The commission could also require applicants to acknowledge the current market statistics as to demand levels and existing production capacity. And could also require that all investors acknowledge they are aware of those statistics. Forcing that issue to the top of the pile could in and of itself cause a reduction in applications. We have no data to support this contention but believe the lack of published data is encouraging emotionally-driven decisions as opposed to data-based ones. 

6 – Doing my part

While it requires a bit of data digging, analysis, and thought, preparing these articles is not a heavy lift. I enjoy what I can learn from analyzing the data. As I pondered the list above, I realized the final link in this chain to pull the local cannabis industry out of the mud is an industry-only buyer’s show. Exhibitors are limited to firms that are licensed and sell their products B2B (cultivators and manufacturers). Attendees are limited to buyers from firms that are licensed and buy their products B2B (retailers, manufacturers, and delivery operators—the delivery class license that operates like a mini Amazon versus the courier that operates like UBER Eats or DoorDash). A show of this nature should help participants in the supply chain make deals and start to move their excess inventory. 

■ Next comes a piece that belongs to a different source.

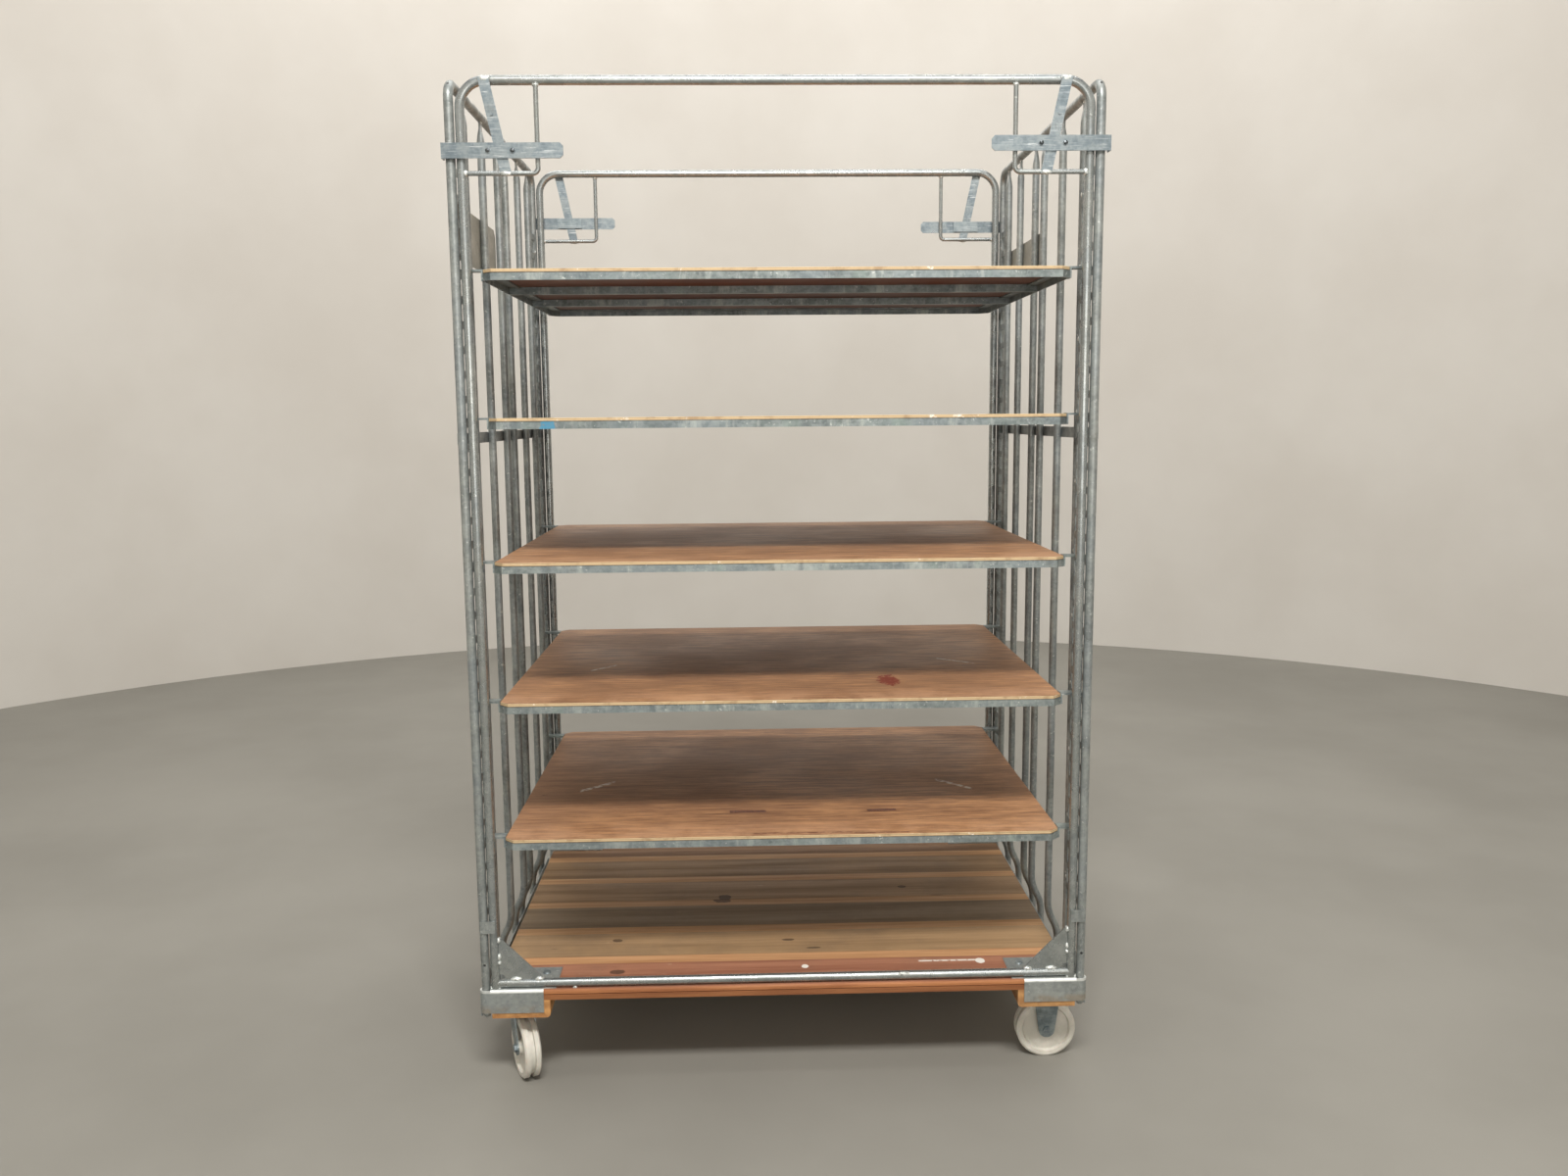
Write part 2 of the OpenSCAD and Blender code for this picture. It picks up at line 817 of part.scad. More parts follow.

If you’re a Massachusetts licensee, block out the tentative date of Tuesday April 25, 2023. If you want to know more, connect with me on LinkedIn. We will make our final Go/No-go decision at the end of the first week of February, but a show of this nature is critical to clearing excess product from producer’s inventory.

These are just a few suggestions to cure the over-supply problem. Massachusetts and Michigan may be deep in the midst of it, but rest assured, New Jersey, New York, and Connecticut are not very far behind.

As the old saying goes, “Good judgment comes from experience and experience comes from bad judgment.” When it comes to cannabis businesses, we have an opportunity to accumulate good judgment from somebody else’s experience.